Observability (OpenLit)
OpenTelemetry-based LLM tracing, metrics, and logs via OpenLit.
CUGA can emit OpenTelemetry traces, metrics, and logs for every LLM call using OpenLit — a drop-in OTel instrumentation for popular LLM SDKs.
Install
OpenLit ships as an optional extra:
pip install "cuga[observability]"
# or with uv:
uv sync --group observabilityConfigure
[observability]
openlit = truePoint OpenLit at your OTLP collector via environment:
export OTEL_EXPORTER_OTLP_ENDPOINT="http://localhost:4318"Common service-identifying env vars (OTEL_SERVICE_NAME, OTEL_RESOURCE_ATTRIBUTES) work as usual — CUGA does not override them.
Local testing stack
The cuga-agent repo ships a docker-compose stack under deployment/docker-compose/openlit/ containing an OTel Collector, Tempo (traces), Prometheus (metrics), and Grafana (UI).

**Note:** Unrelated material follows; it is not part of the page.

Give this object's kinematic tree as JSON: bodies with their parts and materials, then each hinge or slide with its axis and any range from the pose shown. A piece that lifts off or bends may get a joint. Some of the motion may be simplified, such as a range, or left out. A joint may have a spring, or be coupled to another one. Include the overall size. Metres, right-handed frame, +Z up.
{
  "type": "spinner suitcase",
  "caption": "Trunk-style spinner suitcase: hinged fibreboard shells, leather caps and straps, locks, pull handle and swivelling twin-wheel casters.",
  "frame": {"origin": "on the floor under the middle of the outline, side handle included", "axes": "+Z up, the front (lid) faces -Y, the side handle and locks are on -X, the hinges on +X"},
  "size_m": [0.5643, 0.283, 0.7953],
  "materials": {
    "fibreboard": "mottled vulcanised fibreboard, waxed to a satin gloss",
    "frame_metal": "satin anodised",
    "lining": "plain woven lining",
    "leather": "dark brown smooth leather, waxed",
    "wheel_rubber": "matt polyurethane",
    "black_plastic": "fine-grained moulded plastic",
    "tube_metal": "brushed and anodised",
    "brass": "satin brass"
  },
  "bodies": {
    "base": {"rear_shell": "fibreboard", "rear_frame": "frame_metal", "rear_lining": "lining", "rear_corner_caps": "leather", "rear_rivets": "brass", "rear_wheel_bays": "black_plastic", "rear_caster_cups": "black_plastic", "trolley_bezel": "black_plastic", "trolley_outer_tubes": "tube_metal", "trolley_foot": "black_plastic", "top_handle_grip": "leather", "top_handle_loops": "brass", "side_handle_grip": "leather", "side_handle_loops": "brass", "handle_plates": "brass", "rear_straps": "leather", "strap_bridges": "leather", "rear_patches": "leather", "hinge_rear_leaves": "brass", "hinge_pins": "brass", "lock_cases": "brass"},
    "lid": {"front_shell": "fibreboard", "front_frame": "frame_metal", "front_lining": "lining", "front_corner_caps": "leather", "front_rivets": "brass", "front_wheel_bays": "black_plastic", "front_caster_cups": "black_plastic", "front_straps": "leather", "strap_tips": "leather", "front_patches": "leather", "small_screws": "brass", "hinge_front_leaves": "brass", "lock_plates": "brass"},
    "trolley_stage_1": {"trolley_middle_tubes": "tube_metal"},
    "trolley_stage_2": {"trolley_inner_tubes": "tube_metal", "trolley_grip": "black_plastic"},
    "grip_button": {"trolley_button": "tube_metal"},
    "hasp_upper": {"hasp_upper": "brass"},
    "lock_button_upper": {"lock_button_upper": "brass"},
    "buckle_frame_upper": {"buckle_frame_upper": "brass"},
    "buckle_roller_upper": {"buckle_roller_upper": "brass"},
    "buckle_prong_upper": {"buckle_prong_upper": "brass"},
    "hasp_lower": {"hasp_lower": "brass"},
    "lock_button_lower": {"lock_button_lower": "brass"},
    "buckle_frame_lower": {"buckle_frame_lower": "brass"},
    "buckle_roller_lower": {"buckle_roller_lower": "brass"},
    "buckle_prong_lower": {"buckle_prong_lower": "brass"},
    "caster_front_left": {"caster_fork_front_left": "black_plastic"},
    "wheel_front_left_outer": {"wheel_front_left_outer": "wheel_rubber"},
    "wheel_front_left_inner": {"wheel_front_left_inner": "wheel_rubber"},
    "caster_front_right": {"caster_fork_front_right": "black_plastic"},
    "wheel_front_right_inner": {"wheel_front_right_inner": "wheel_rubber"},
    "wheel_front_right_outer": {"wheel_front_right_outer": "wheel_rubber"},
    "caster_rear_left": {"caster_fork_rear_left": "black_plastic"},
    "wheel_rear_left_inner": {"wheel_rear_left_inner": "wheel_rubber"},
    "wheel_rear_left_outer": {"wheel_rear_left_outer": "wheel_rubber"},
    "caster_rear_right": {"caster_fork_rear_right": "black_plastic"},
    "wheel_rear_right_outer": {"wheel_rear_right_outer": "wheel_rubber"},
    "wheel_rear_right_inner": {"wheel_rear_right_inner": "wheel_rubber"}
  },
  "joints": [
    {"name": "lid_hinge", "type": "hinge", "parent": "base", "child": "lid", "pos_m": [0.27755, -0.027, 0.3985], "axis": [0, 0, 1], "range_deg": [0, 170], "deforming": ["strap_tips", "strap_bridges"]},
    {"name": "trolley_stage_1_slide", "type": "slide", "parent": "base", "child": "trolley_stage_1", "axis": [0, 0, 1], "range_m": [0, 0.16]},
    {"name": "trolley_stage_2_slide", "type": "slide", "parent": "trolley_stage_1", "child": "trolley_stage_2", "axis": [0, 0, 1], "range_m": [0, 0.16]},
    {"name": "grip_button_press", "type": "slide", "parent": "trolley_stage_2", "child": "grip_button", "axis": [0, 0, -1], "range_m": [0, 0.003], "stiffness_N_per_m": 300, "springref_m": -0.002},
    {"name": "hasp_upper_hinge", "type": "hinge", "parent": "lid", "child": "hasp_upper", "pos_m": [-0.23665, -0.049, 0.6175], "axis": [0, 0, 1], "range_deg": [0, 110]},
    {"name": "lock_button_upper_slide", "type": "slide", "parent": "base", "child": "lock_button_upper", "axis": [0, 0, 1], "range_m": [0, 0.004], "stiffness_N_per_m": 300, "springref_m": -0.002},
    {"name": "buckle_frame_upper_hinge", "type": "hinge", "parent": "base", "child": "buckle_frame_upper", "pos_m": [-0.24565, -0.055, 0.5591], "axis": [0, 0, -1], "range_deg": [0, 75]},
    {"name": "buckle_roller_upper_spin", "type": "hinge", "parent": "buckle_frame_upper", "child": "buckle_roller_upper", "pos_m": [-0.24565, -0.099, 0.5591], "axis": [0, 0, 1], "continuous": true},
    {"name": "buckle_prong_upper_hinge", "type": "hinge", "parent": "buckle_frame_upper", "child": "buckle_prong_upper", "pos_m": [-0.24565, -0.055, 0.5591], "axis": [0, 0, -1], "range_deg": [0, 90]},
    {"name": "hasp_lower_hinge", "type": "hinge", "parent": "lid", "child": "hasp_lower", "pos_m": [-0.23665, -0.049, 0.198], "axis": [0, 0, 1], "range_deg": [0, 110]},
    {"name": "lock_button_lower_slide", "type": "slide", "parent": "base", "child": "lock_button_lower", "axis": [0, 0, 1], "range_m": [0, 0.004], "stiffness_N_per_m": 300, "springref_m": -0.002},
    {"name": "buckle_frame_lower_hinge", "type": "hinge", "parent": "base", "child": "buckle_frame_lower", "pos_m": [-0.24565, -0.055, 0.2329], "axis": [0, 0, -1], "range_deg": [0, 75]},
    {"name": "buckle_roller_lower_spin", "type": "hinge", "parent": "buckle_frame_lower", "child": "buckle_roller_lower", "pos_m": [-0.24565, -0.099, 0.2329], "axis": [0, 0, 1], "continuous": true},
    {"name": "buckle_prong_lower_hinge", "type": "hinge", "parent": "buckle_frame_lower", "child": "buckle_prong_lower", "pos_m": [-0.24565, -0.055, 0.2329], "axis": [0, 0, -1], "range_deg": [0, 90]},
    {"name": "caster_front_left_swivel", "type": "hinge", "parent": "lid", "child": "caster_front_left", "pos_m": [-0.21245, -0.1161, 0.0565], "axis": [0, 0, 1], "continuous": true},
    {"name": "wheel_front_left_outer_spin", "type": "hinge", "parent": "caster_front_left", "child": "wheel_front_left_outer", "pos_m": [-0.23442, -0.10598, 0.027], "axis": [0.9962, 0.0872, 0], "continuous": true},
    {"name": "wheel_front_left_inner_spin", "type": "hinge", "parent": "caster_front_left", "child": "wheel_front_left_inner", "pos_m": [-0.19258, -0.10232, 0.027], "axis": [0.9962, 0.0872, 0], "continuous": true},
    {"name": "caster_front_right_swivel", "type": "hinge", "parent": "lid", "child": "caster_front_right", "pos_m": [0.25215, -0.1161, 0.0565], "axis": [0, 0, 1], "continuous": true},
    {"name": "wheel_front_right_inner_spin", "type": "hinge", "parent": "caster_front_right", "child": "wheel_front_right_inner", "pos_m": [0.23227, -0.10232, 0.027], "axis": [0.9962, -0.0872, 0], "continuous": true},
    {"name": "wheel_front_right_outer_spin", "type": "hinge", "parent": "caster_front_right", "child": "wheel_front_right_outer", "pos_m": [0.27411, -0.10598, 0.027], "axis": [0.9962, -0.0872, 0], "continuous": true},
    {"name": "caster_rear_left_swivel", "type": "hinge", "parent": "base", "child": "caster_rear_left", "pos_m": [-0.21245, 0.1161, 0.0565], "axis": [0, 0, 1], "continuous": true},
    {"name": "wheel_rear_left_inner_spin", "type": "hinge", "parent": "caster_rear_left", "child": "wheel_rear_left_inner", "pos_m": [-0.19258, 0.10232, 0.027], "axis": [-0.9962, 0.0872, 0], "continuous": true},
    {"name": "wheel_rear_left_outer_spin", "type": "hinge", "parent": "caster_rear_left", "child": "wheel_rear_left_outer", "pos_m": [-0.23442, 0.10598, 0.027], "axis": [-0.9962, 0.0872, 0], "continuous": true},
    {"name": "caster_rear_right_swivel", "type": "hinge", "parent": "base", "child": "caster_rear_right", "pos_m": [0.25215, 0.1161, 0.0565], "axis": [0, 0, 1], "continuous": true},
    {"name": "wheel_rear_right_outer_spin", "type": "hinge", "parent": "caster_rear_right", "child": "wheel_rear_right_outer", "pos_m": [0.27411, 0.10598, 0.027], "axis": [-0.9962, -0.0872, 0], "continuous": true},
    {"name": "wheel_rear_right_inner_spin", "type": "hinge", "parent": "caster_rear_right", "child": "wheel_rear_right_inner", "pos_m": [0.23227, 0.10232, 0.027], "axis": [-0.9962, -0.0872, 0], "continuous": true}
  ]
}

Start it, point CUGA at the collector, run a task, and you'll see per-call traces with prompt, model, token counts, latency, and cost.
What gets captured
For each LLM invocation OpenLit records:
- Trace span — start/end, duration, parent-child relationships across planner / shortlister / coder / reflection nodes.

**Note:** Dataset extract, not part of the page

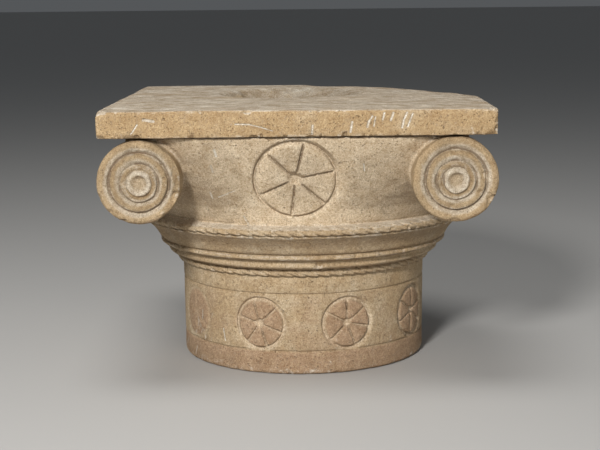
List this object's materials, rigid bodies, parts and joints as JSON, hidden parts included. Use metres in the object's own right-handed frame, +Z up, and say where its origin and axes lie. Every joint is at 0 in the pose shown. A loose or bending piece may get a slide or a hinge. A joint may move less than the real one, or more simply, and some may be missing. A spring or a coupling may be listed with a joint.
{
  "type": "ionic capital",
  "caption": "Carved limestone column capital with a square slab, ringed volutes, a round drum with rosettes, roll mouldings and a round neck.",
  "frame": {"origin": "centre of the bounding box at the height of the underside, where the neck stands on its column", "axes": "+Z up; the front, with the whole pair of volutes, faces -Y; +X to the right of someone who looks at the front"},
  "size_m": [0.505, 0.522, 0.363],
  "materials": {
    "limestone": "matte, weathered, with an ochre patina"
  },
  "bodies": {
    "root": {"capital": "limestone"}
  },
  "joints": []
}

- Attributes — model name, provider, temperature, prompt/response content (off by default — configure per OpenLit's docs), token usage (input/output/total), and any raised exception.

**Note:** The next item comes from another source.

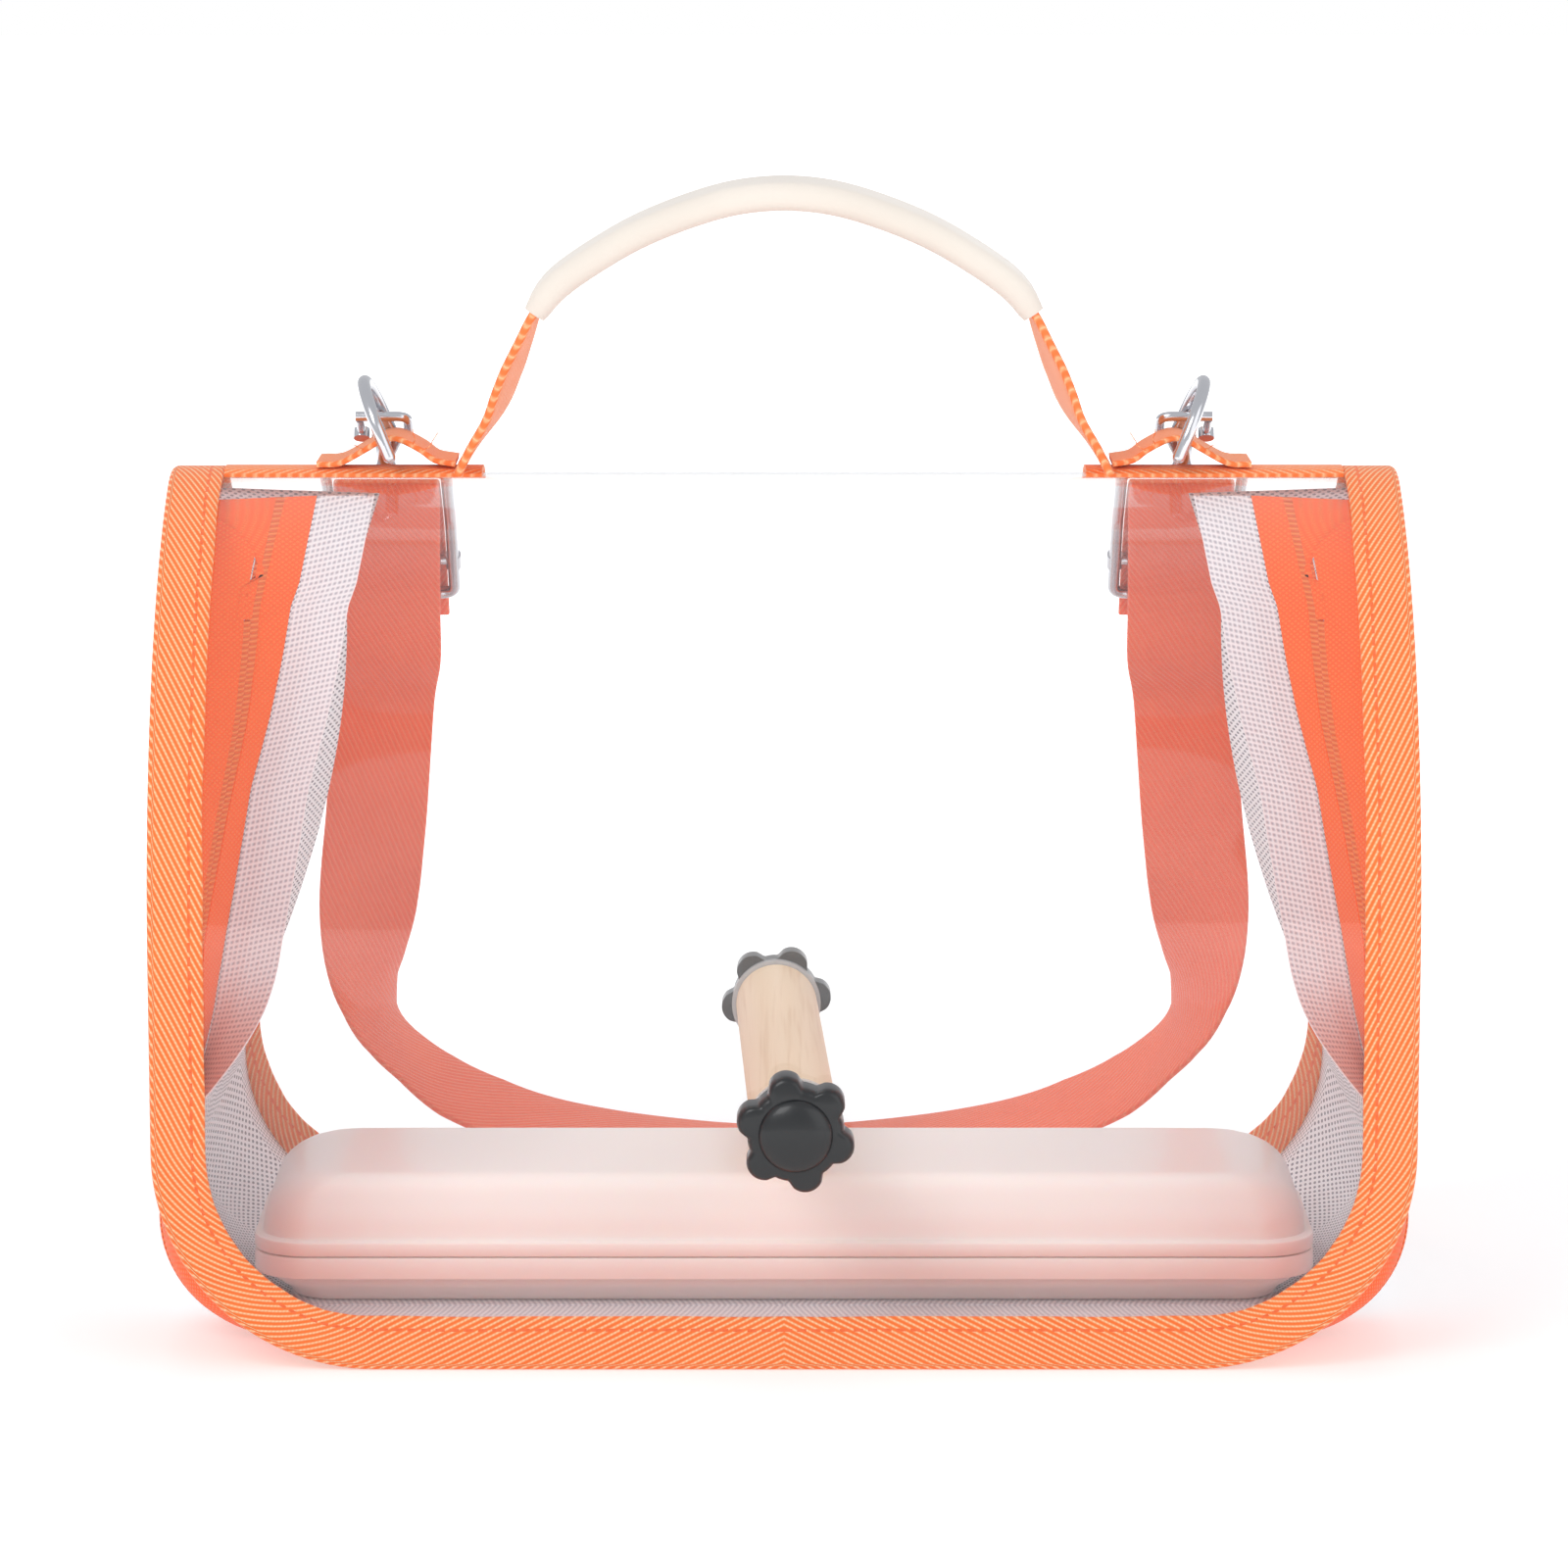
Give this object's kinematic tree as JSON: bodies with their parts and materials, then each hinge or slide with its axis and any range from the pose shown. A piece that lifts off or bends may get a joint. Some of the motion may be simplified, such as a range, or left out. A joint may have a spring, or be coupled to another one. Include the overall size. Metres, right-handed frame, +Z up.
{
  "type": "bird travel carrier",
  "caption": "Arched travel carrier of clear film with webbing edges, folded mesh sides, a zipped front, a wooden perch, a box on the floor, a handle and a shoulder strap.",
  "frame": {"origin": "bottom centre of the whole carrier, with its front knob and hanging strap", "axes": "+Z up, the front faces -Y, X runs along the width"},
  "size_m": [0.2883, 0.1994, 0.2634],
  "materials": {
    "clear_film": "clear flexible film",
    "orange_webbing": "woven binding",
    "orange_tape": "woven zip tape and moulded coil",
    "white_tape": "woven tape",
    "white_mesh": "open mesh",
    "cream_foam": "soft sleeve",
    "steel": "polished wire",
    "beech": "smooth turned wood",
    "charcoal_plastic": "moulded",
    "brass": "turned",
    "clear_plastic": "clear moulded washer",
    "cream_plastic": "satin moulded"
  },
  "bodies": {
    "carrier": {"back_sheet": "clear_film", "back_binding": "orange_webbing", "zip_tape_rear": "orange_tape", "zip_coil_rear": "orange_tape", "seam_tape": "white_tape", "mesh_left": "white_mesh", "mesh_right": "white_mesh", "floor_panel": "white_mesh", "top_strap": "orange_webbing", "ring_loops": "orange_webbing", "handle_feet": "orange_webbing", "perch": "beech", "perch_studs": "steel", "back_washer": "clear_plastic", "inner_washers": "clear_plastic"},
    "front_flap": {"front_sheet": "clear_film", "front_binding": "orange_webbing", "zip_tape_front": "orange_tape", "zip_coil_front": "orange_tape", "front_washer": "clear_plastic"},
    "front_nut": {"front_knob": "charcoal_plastic", "front_insert": "brass"},
    "back_nut": {"back_knob": "charcoal_plastic", "back_insert": "brass"},
    "handle": {"handle_webbing": "orange_webbing", "handle_grip": "cream_foam"},
    "left_ring": {"d_ring_left": "steel"},
    "right_ring": {"d_ring_right": "steel"},
    "strap": {"shoulder_strap": "orange_webbing", "strap_loops": "steel", "snap_hooks": "steel"},
    "left_gate": {"snap_gate_left": "steel"},
    "right_gate": {"snap_gate_right": "steel"},
    "box": {"box_base": "cream_plastic"},
    "lid": {"box_lid": "cream_plastic"},
    "upper_slider": {"zip_slider_upper": "steel"},
    "lower_slider": {"zip_slider_lower": "steel"},
    "upper_pull": {"zip_pull_upper": "steel"},
    "lower_pull": {"zip_pull_lower": "steel"}
  },
  "joints": [
    {"name": "flap_hinge", "type": "hinge", "parent": "carrier", "child": "front_flap", "pos_m": [0, -0.02675, 0.1928], "axis": [-1, 0, 0], "range_deg": [0, 90]},
    {"name": "front_nut_turn", "type": "hinge", "parent": "front_flap", "child": "front_nut", "pos_m": [0.0026, -0.09275, 0.056], "axis": [0, -1, 0], "continuous": true},
    {"name": "back_nut_turn", "type": "hinge", "parent": "carrier", "child": "back_nut", "pos_m": [-0.0019, 0.06725, 0.054], "axis": [0, 1, 0], "continuous": true},
    {"name": "handle_fold", "type": "hinge", "parent": "carrier", "child": "handle", "pos_m": [0, -0.01275, 0.203], "axis": [-1, 0, 0], "range_deg": [-80, 80]},
    {"name": "left_ring_swing", "type": "hinge", "parent": "carrier", "child": "left_ring", "pos_m": [-0.091, -0.01275, 0.2004], "axis": [0, 1, 0], "range_deg": [0, 25]},
    {"name": "right_ring_swing", "type": "hinge", "parent": "carrier", "child": "right_ring", "pos_m": [0.091, -0.01275, 0.2004], "axis": [0, -1, 0], "range_deg": [0, 25]},
    {"name": "strap_swing", "type": "hinge", "parent": "carrier", "child": "strap", "pos_m": [0, 0.00145, 0.20467], "axis": [1, 0, 0], "range_deg": [0, 20]},
    {"name": "left_gate_spring", "type": "hinge", "parent": "strap", "child": "left_gate", "pos_m": [-0.09932, 0.00544, 0.20217], "axis": [0, 0.5299, 0.848], "range_deg": [0, 20], "stiffness_Nm_per_rad": 0.004, "springref_deg": -22.92},
    {"name": "right_gate_spring", "type": "hinge", "parent": "strap", "child": "right_gate", "pos_m": [0.09932, 0.00544, 0.20217], "axis": [0, -0.5299, -0.848], "range_deg": [0, 20], "stiffness_Nm_per_rad": 0.004, "springref_deg": -22.92},
    {"name": "box_slide", "type": "slide", "parent": "carrier", "child": "box", "axis": [0, 1, 0], "range_m": [-0.012, 0.012]},
    {"name": "lid_lift", "type": "slide", "parent": "box", "child": "lid", "axis": [0, 0, 1], "range_m": [0, 0.0095]},
    {"name": "upper_slider_run", "type": "slide", "parent": "carrier", "child": "upper_slider", "axis": [-0.1222, 0.0549, 0.991], "range_m": [0, 0.015]},
    {"name": "lower_slider_run", "type": "slide", "parent": "carrier", "child": "lower_slider", "axis": [0.1818, 0.022, -0.9831], "range_m": [0, 0.012]},
    {"name": "upper_pull_swing", "type": "hinge", "parent": "upper_slider", "child": "upper_pull", "pos_m": [0.13911, -0.05598, 0.08032], "axis": [0.2968, -0.9549, 0], "range_deg": [0, 150]},
    {"name": "lower_pull_swing", "type": "hinge", "parent": "lower_slider", "child": "lower_pull", "pos_m": [0.14162, -0.05588, 0.06447], "axis": [0.2025, -0.9793, 0], "range_deg": [0, 150]}
  ]
}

- Metrics — request counts, token counts, and latency histograms exported via OTLP.
Combining with Langfuse
langfuse_tracing = true under [advanced_features] is independent of OpenLit and can be enabled in parallel — useful when you want both an OTel-native pipeline and a Langfuse dashboard.
OpenLit's instrumentation is opt-in per LLM SDK. CUGA enables instrumentation for the providers it ships with (OpenAI, LiteLLM, WatsonX). If you wire in a custom provider, follow OpenLit's instrumentation docs to enable it explicitly.